■ **Written problem**: Return exactly and only these lines: the first of the listing through the one containing "return np.stack([np.interp(spots, along, points[:, axis])".

3D code data:
►

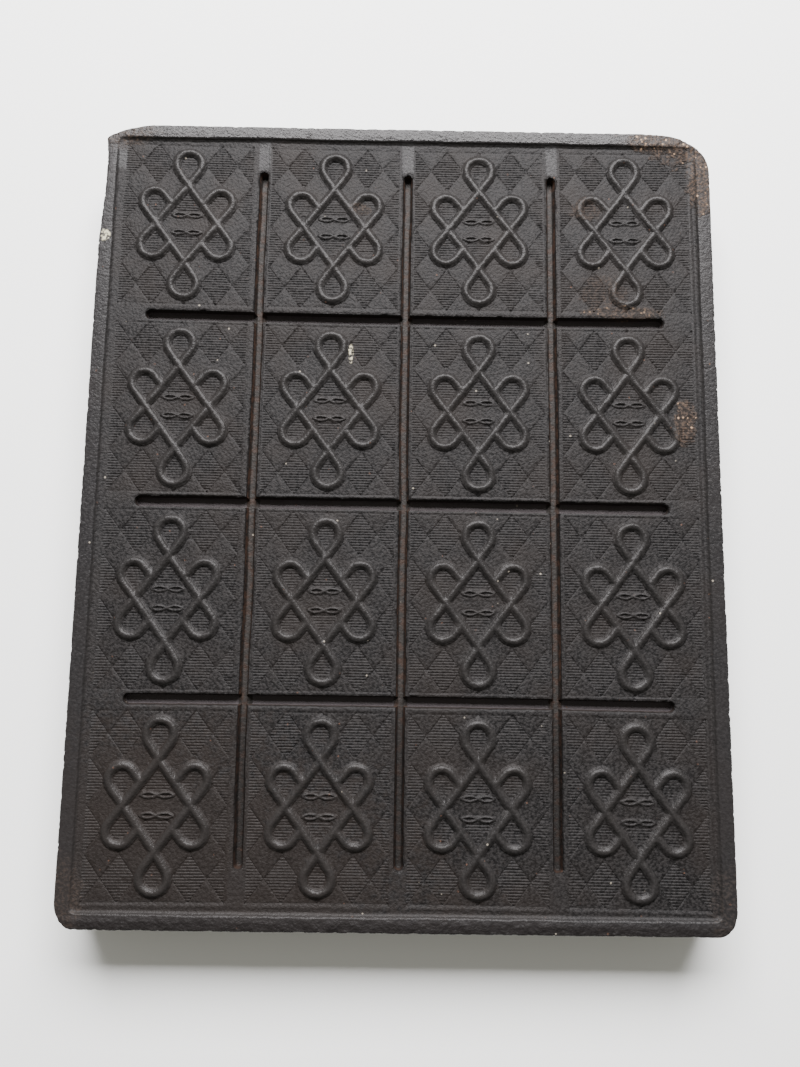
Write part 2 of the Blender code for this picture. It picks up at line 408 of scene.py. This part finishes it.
def resampled(points, step):
    """The same line with points no further apart than step."""
    lengths = np.hypot(*np.diff(points, axis=0).T)
    along = np.concatenate([[0], np.cumsum(lengths)])
    spots = np.linspace(0, along[-1], max(2, math.ceil(along[-1] / step)))
    return np.stack([np.interp(spots, along, points[:, axis]) for axis in (0, 1)], 1)


def knot_cords():
    """Each cord of the knot: its points, and the side that it takes at crossings, 1 or -1."""
    top = np.array((0.0, RHOMB_HALF_HEIGHT))
    left = np.array((-RHOMB_HALF_WIDTH, 0.0))
    centre = np.array(SIDE_LOOP_CENTRE)
    meeting = top + (left - top) * SIDE_LOOP_MEETING
    hook = np.vstack([-top, loop_points(left, centre, SIDE_LOOP_RADIUS, meeting)])
    rise = top + np.array((0.0, END_LOOP_RISE))
    end = loop_points(top, rise, END_LOOP_RADIUS, top)
    half = len(end) // 2
    cords = []
    for mirror_y in (1, -1):
        for mirror_x in (1, -1):
            turn = np.array((mirror_x, mirror_y))
            cords.append((resampled(hook * turn, CORD_STEP), mirror_x * mirror_y))
            side = end[: half + 1] * turn
            cords.append((resampled(side, CORD_STEP), mirror_x * mirror_y))
    return cords


def crossing_pull(points, side, overs):
    """How high a cord lies along its points: it dips where it passes under another."""
    crossings = (
        (0.0, RHOMB_HALF_HEIGHT),
        (0.0, -RHOMB_HALF_HEIGHT),
        (RHOMB_HALF_WIDTH, 0.0),
        (-RHOMB_HALF_WIDTH, 0.0),
    )
    height = np.ones(len(points))
    for (x, y), over in zip(crossings, overs):
        near = np.exp(-((points[:, 0] - x) ** 2 + (points[:, 1] - y) ** 2) / CROSSING_REACH**2)
        height = height + near * (CROSSING_RISE if side == over else -CROSSING_DIP)
    return height


def cord_height(x, y, points, height):
    """The half-round cord's height at each place, from its nearest stretch. Beside the cord it goes
    steeply down."""
    found = np.full_like(x, -THICKNESS)
    low = points.min(0) - CORD_REACH * CORD_MARGIN
    high = points.max(0) + CORD_REACH * CORD_MARGIN
    near = (x > low[0]) & (x < high[0]) & (y > low[1]) & (y < high[1])
    px = x[near]
    py = y[near]
    best = np.full_like(px, -THICKNESS)
    for a, b, high_a, high_b in zip(points, points[1:], height, height[1:]):
        way = b - a
        share = np.clip(((px - a[0]) * way[0] + (py - a[1]) * way[1]) / (way @ way), 0, 1)
        gap = (px - a[0] - share * way[0]) ** 2 + (py - a[1] - share * way[1]) ** 2
        gap = gap / CORD_REACH**2
        fall = CORD_FALL * (np.sqrt(np.maximum(gap, 1)) - 1)
        here = np.clip(1 - gap, 0, 1) ** CORD_FULLNESS - fall
        best = np.maximum(best, here * (high_a + share * (high_b - high_a)))
    found[near] = best * CORD_HEIGHT
    return found


def bow_height(x, y):
    """Ridges round two lenses side by side, and how far inside a lens each place is."""
    across = (np.abs(x) - LENS_CENTRE) / LENS_HALF_LENGTH
    curve = LENS_HALF_HEIGHT * np.clip(1 - across**2, 0, 1)
    slope = 2 * LENS_HALF_HEIGHT * across / LENS_HALF_LENGTH
    gap = np.abs(np.abs(y) - curve) / np.sqrt(1 + slope**2)
    past = np.clip(np.abs(across) - 1, 0, None) * LENS_HALF_LENGTH
    ridge = np.clip(1 - (gap**2 + past**2) / BOW_RIDGE_RADIUS**2, 0, 1)
    inside = ease((curve - np.abs(y)) / LENS_SOFTNESS)
    return np.where(ridge > 0, ridge * BOW_RIDGE_HEIGHT, -THICKNESS), inside


# Tablet


def diamond_edge(x, y):
    """Distance in from a ribbed diamond's edge: negative outside it, in a plain one."""
    fx = x / DIAMOND_WIDTH
    fy = y / DIAMOND_HEIGHT - 0.5
    inside = 0.5 - np.abs(fx - np.round(fx)) - np.abs(fy - np.round(fy))
    return inside * DIAMOND_WIDTH * DIAMOND_HEIGHT / math.hypot(DIAMOND_WIDTH, DIAMOND_HEIGHT)


def ground_height(x, y, seed):
    """The tablet's ground under its knot: ribbed and plain diamonds, and the two bows."""
    edge = diamond_edge(x, y)
    in_rhomb = np.abs(x) < RHOMB_HALF_WIDTH * (1 - np.abs(y) / RHOMB_HALF_HEIGHT)
    between = (np.abs(y) < PLAIN_BETWEEN_BOWS) & in_rhomb
    groove = hat(((y / RIB_PITCH) % 1 - 0.5) / RIB_GROOVE)
    wear = np.minimum(1 + RIB_WEAR * rough(x, y, scale=5.0, seed=seed + 7), MOST_RIB)
    height = np.where((edge > 0) & ~between, -RIB_DEPTH * wear * groove, 0.0)
    height = height - LINE_DEPTH * hat(edge / LINE_WIDTH) * ~between
    border = np.abs(np.abs(y) - PATTERN_HALF_Y + BORDER_INSET)
    height = height - BORDER_DEPTH * hat(border / BORDER_WIDTH)
    for bow_y in BOW_HEIGHTS:
        flat = hat((y - bow_y) / BOW_REACH_Y) * hat(x / BOW_REACH_X)
        ridge, inside = bow_height(x, y - bow_y)
        height = height * (1 - np.minimum(2 * flat, 1)) + BOW_BASE_HEIGHT * flat
        height = np.maximum(height - LENS_DEPTH * inside, ridge)
    return height


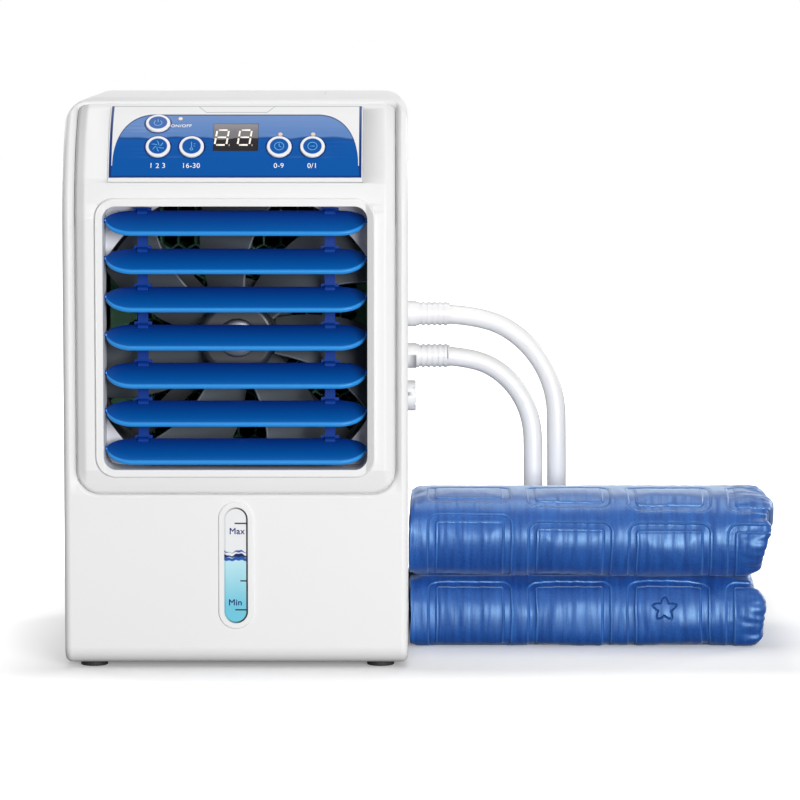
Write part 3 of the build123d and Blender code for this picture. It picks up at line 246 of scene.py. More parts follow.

◄

■ **Full response**:
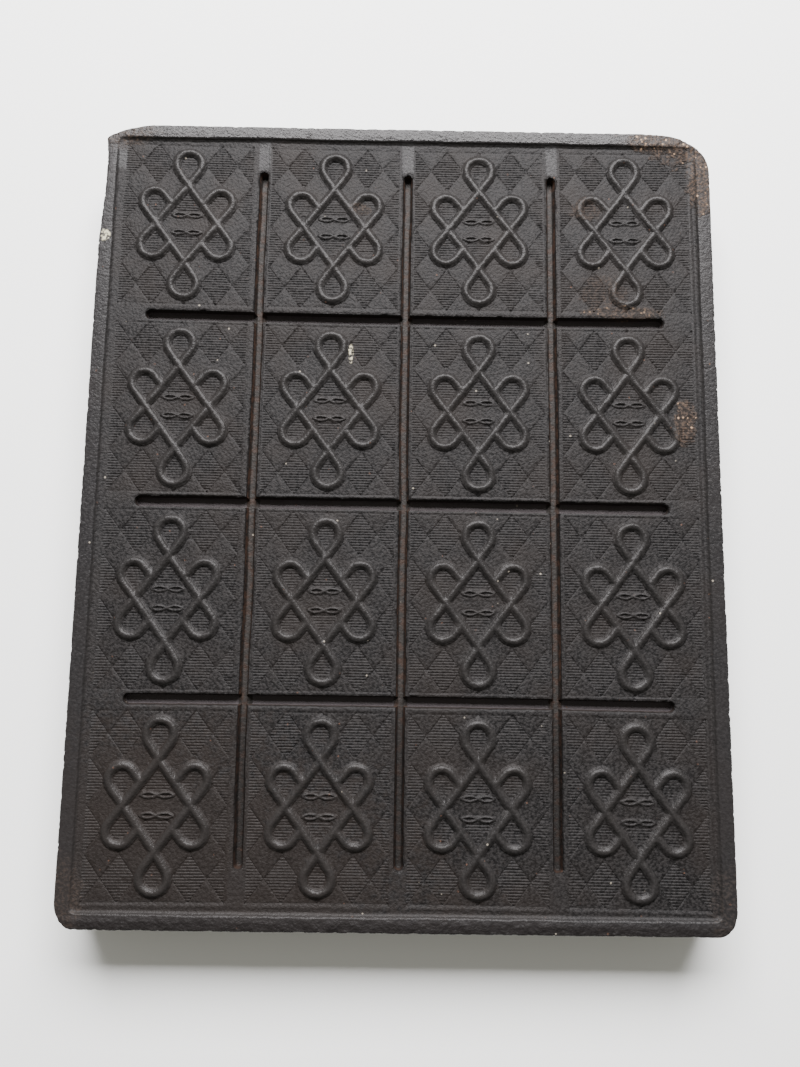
Write part 2 of the Blender code for this picture. It picks up at line 408 of scene.py. This part finishes it.
def resampled(points, step):
    """The same line with points no further apart than step."""
    lengths = np.hypot(*np.diff(points, axis=0).T)
    along = np.concatenate([[0], np.cumsum(lengths)])
    spots = np.linspace(0, along[-1], max(2, math.ceil(along[-1] / step)))
    return np.stack([np.interp(spots, along, points[:, axis]) for axis in (0, 1)], 1)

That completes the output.